Rio 1992 was a milestone for environment and development and its outcome is still valid. Despite the progress achieved on the national, regional as well as the international levels, we are still facing considerable environmental and developmental challenges. Climate change, loss of biodiversity, hunger and extreme poverty demand urgent action and our utmost attention. The international community therefore has to strengthen its efforts for sustainable development.
All three dimensions of sustainable development – namely its ecological, economical and social dimensions - are interrelated. This conference clearly demonstrates that green economy, the protection of our planet also as provider of food and water are essential preconditions to nourish our rapidly growing world population. Green economy and poverty reduction are therefore directly interlinked.
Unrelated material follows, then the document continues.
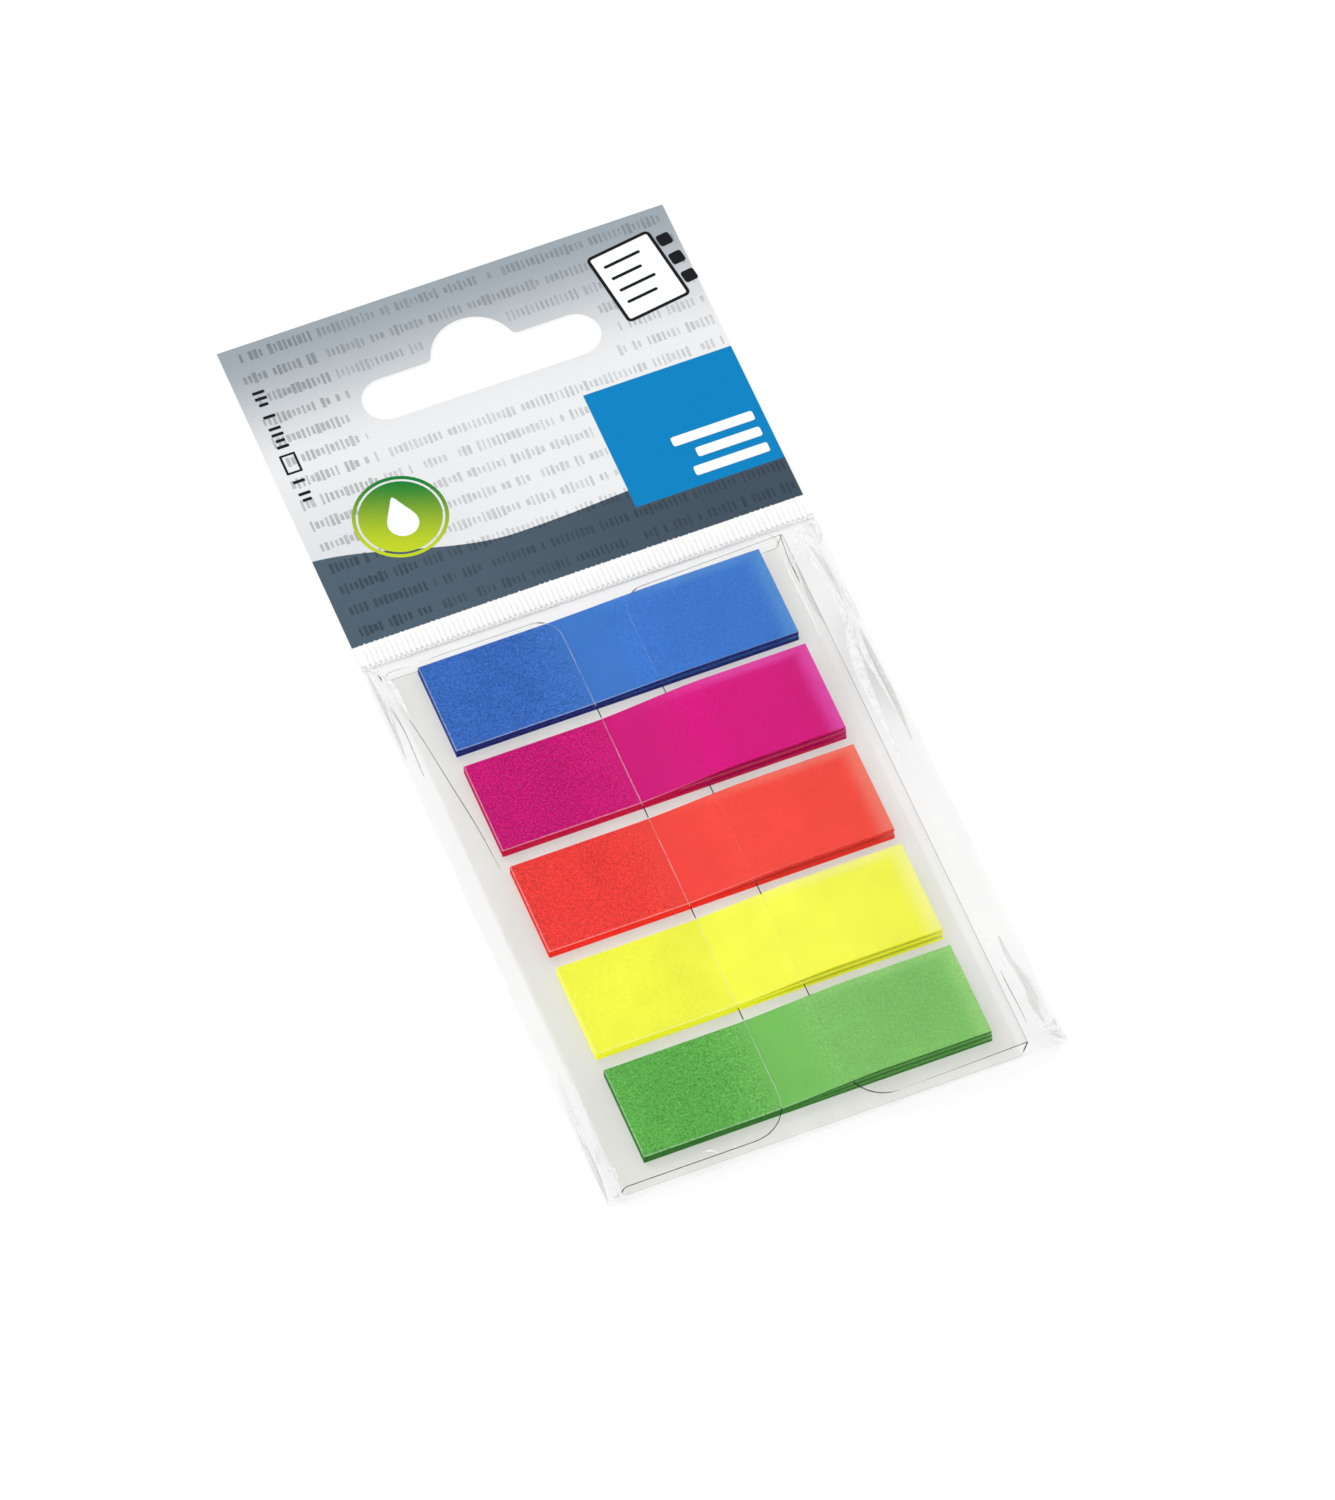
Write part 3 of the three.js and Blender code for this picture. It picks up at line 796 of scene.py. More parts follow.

Furthermore, I wish to stress the need to especially protect and promote the socially most disadvantaged – women, children and disabled persons. Without enhancing the living conditions and rights of these groups, sustainable development might remain a mere concept.
Tomorrow, we will formally adopt the outcome document of this conference “The Future We Want”. Austria welcomes the outcome document as a step in the right direction and a basis for further action. Rio+20 marks the beginning of a new form of multilateralism - of a dialogue not only involving state actors, but all levels of society and stakeholder groups. The life of future generations is not only a responsibility for governments, but also the civil society, the private sector, the scientific community and non-governmental organisations.
However, we would have hoped to achieve even more concrete and more ambitious results at the occasion of this conference. Austria as a member of the European Union has come to Rio committed to take action on green economy, on the institutional framework and on sustainable development at large.
We accept that we need more time and in depth discussions on some of these issues. And we look forward to continue our discussions in good faith. I am pleased that we agreed on a common, global understanding of green economy. And it is clear: green economy does not replace the concept of sustainable development. It is a means to achieve it!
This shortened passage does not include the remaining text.